I think I might be a bit slow to acquire this book, it has  been published for three years already but it is only in the last six months that I have come across it on the many blog touring journeys I have been on. What attracted me to the book was Peter Reinharts step by step instructions on creating a sour dough culture from scratch and feeding it for ‘ever’ I suppose, creating fresh bread each week. It came to me as a Christmas gift tis year, one I am truly grateful for.

Before I lived in Germany I ate only white bread and had a bit of a culture shock to find that not only was there a limit on white bread loaves but also all the other breads were like ‘bricks’ as we called them! How uneducated was this Northern lass? It wasn’t long though before I acquired a taste for the rye bread and sour dough breads and was chomping them down like a true local with a Bratwurst slapped in between two slices. They are the two things I miss the most from German cuisine, bread and sausages (ah, and the Apflewein Keipe Zur Sonne but that’s another story), since I have been able to bake all the sweet delights but yet to make bread & sausages but this is where my quest for them begins…I hope!. Although the artisan breads are becoming more popular in New Zealand, and we have a fine bakery in Kumeu, I would like them, dare I say it, a bit more solid and perhaps with a scattering of caraway seeds.

The book is fabulous, with lots of detailed instructions, descriptions, stories of Peter’s experiences and the science behind bread making. It is a big book, with lots to read and plenty of recipes using yeast or a self produced starter culture. My first batch of sour dough culture unfortunately failed and I threw it away, my second batch is beginning day three out of five, but I was having doubts about its performance so I searched for Peter Reinhart’s website and found it with lots of helpful tips on ‘issues’ with sour dough so I feel I am armed to succeed this time. I will keep you posted on the dough baby growing in my kitchen.

3 Comments Post a comment
  1. P.R. does an excellent job of explaining; his books are some of my favorites, especially, BBA. I am forever indepted to him for ‘teaching’ this old lady how to create something from so few ingredients.

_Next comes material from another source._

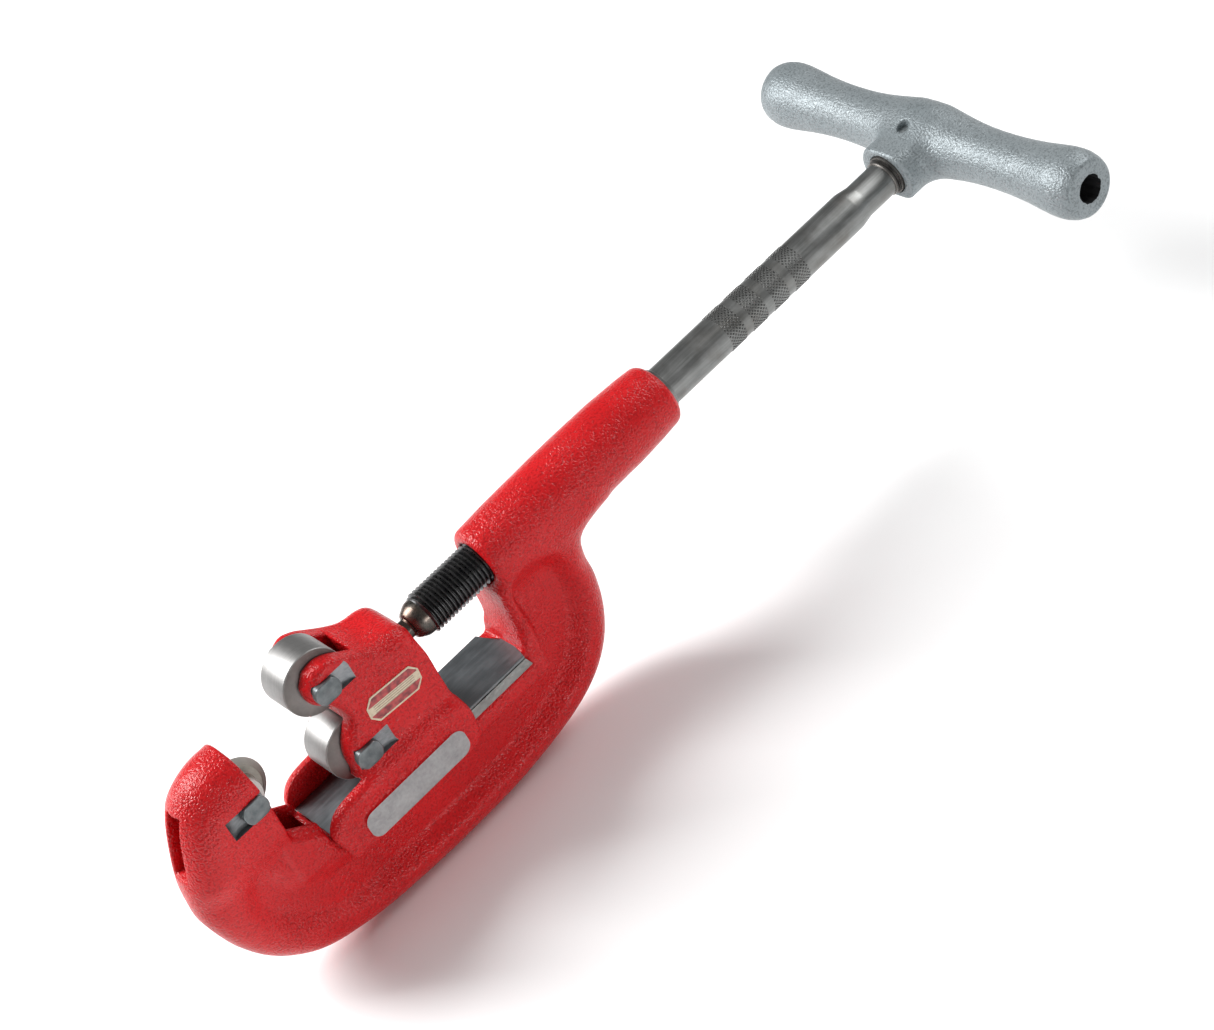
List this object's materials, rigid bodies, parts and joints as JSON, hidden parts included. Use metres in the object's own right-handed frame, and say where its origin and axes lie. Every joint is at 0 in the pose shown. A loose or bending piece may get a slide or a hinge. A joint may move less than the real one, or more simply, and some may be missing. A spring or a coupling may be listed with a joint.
{
  "type": "pipe cutter",
  "caption": "Single-wheel screw-feed pipe cutter with a cast hook frame, a two-roller slide on a flat way, and a T handle.",
  "frame": {"origin": "centre of the bottom of the tool's bounding box, on the lowest line of the spine's back", "axes": "+X along the feed screw from the cutting wheel to the handle, +Z from the spine up to the screw, Y along the wheel, roller and handle-bar axes with the labelled side at -Y"},
  "size_m": [0.4894, 0.197, 0.1376],
  "materials": {
    "red_enamel": "glossy enamel over a granular sand casting",
    "ground_steel": "ground or milled bare surface",
    "turned_steel": "fine turned",
    "phosphate_steel": "dark phosphate, satin",
    "wheel_steel": "hardened and ground",
    "black_oxide_steel": "oiled black oxide",
    "spring_steel": "blackened spring steel",
    "silver_paint": "aluminium paint over a pebbled casting",
    "label_foil": "printed foil",
    "rod_steel": "drawn, satin"
  },
  "bodies": {
    "frame": {"frame": "red_enamel", "guide_bush": "ground_steel", "wheel_pin": "phosphate_steel", "wheel_pin_ring": "spring_steel"},
    "cutter": {"cutter_wheel": "wheel_steel"},
    "slide": {"slide": "red_enamel", "side_label": "label_foil", "thrust_disc": "turned_steel", "upper_roller_pin": "phosphate_steel", "lower_roller_pin": "phosphate_steel", "upper_pin_ring": "spring_steel", "lower_pin_ring": "spring_steel"},
    "upper_roller": {"upper_roller": "turned_steel"},
    "lower_roller": {"lower_roller": "turned_steel"},
    "screw": {"feed_screw": "black_oxide_steel", "pull_washer": "ground_steel", "screw_ring": "spring_steel", "t_handle": "silver_paint", "handle_pin": "phosphate_steel"}
  },
  "joints": [
    {"name": "slide_travel", "type": "slide", "parent": "frame", "child": "slide", "axis": [1, 0, 0], "range_m": [-0.0272, 0.0352]},
    {"name": "handle_turn", "type": "hinge", "parent": "slide", "child": "screw", "pos_m": [0, 0, 0.1024], "axis": [1, 0, 0], "range_deg": [-4624, 5985]},
    {"name": "wheel_spin", "type": "hinge", "parent": "frame", "child": "cutter", "pos_m": [-0.2027, 0, 0.1024], "axis": [0, 1, 0], "continuous": true},
    {"name": "upper_roller_spin", "type": "hinge", "parent": "slide", "child": "upper_roller", "pos_m": [-0.1512, 0, 0.1225], "axis": [0, 1, 0], "continuous": true},
    {"name": "lower_roller_spin", "type": "hinge", "parent": "slide", "child": "lower_roller", "pos_m": [-0.1512, 0, 0.0823], "axis": [0, 1, 0], "continuous": true}
  ],
  "couplings": [
    {"joint": "slide_travel", "follows": "handle_turn", "m_per_rad": 0.00033688}
  ]
}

    You website is beautiful. Do you do all of your own photography? I LOVE it!

    January 6, 2010
    • peasepudding #

      Thanks for your compliments, yes I do all my own photography, it has taken year to improve to where I am now and there are still so many things to learn. You can see the progress in my photos if you look at my first posts.

      January 8, 2010
  2. Good luck, would love to see the results!